Below the Portland properties on Battle Mountain is the INDEPENDENCE MINE, staked by Winfield Scott Stratton on July 4, 1891, which has produced $30,000,000. The $1,000,000, commission paid Verner Z. Reed of Denver for negotiating the sale of the Independence and Washington mines to the Venture Corporation of London, England, founded another of Colorado's great fortunes.
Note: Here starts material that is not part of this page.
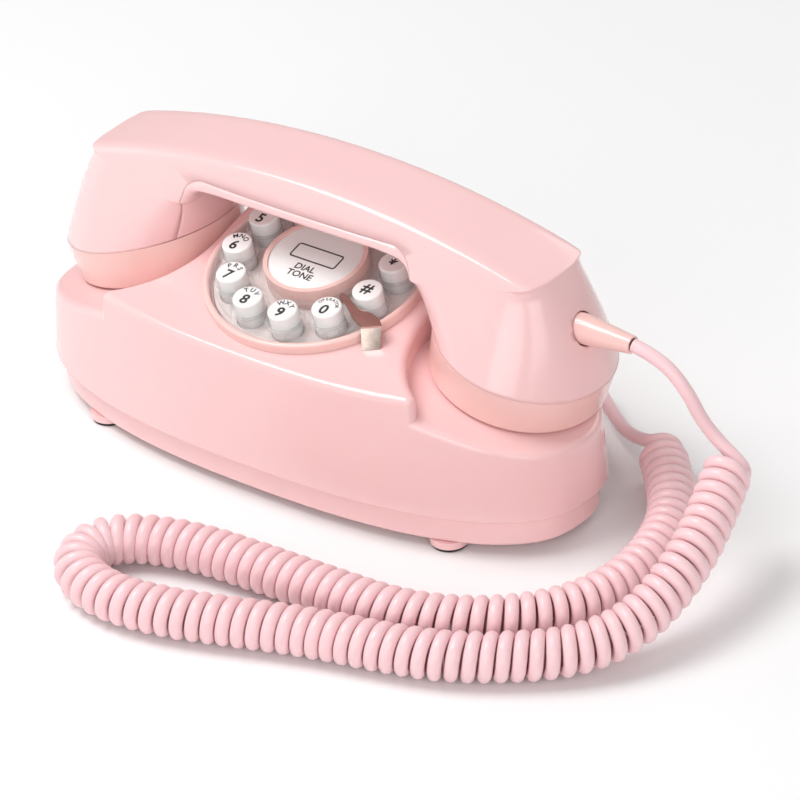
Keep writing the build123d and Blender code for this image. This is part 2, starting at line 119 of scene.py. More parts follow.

2. Left from Victor 0.8 miles on another dirt road that skirts the south foot of Battle Mountain to an old brick schoolhouse and a dozen ramshackle frame dwellings, all that remain of GOLDFIELD, established in 1895 by the owners of the Portland Mine. Lying between Battle Mountain (L) and Big Bull Mountain, the community once had a population of 3,000, and with four schools was known as a "family town." Three fourths of the ore mined in the Cripple Creek district was shipped from the stations formerly maintained by three railroads here.
On the southeastern slope of BULL HILL (L), 2.5 miles, is the SITE OF INDEPENDENCE, another mining settlement and scene of a terrific explosion during labor troubles in 1904. Authorities believed that someone at a distance pulled a wire that fired a shot into more than 200 pounds of dynamite placed under a railroad station, killing thirteen miners waiting for a train.
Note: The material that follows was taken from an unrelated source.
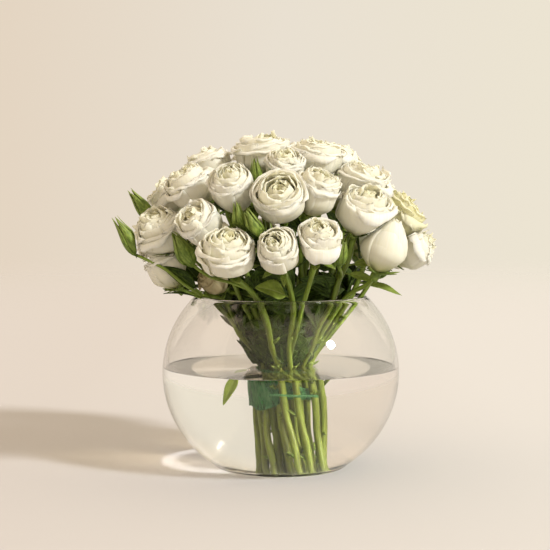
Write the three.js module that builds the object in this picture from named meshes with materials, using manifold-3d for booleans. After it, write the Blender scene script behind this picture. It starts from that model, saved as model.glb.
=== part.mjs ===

All that remains of ALTMAN (10,610 alt.), 2.8 miles, are a few crumbling shacks. Prior to 1900 it had a population of 2,000, mostly miners. As the majority of elected officials were members of the W.F.M., the town became one of the headquarters of the strike of 1893 and 1903-04. So numerous were the shooting scrapes that an undertaker offered party rates if all killings were scheduled on Saturdays. Altman lies on the eastern flank of Bull Hill (10,814 alt), a commanding eminence fortified by striking miners in 1893; an attack by a large force of deputy sheriffs was thwarted by the intervention of the National Guard.
South of Victor the route winds through Phantom Canyon to FLORENCE, 50,7 miles (5,187 alt., 2,475 pop.) (see Tour 9b), at the junction with US 50 (see Tour 9b).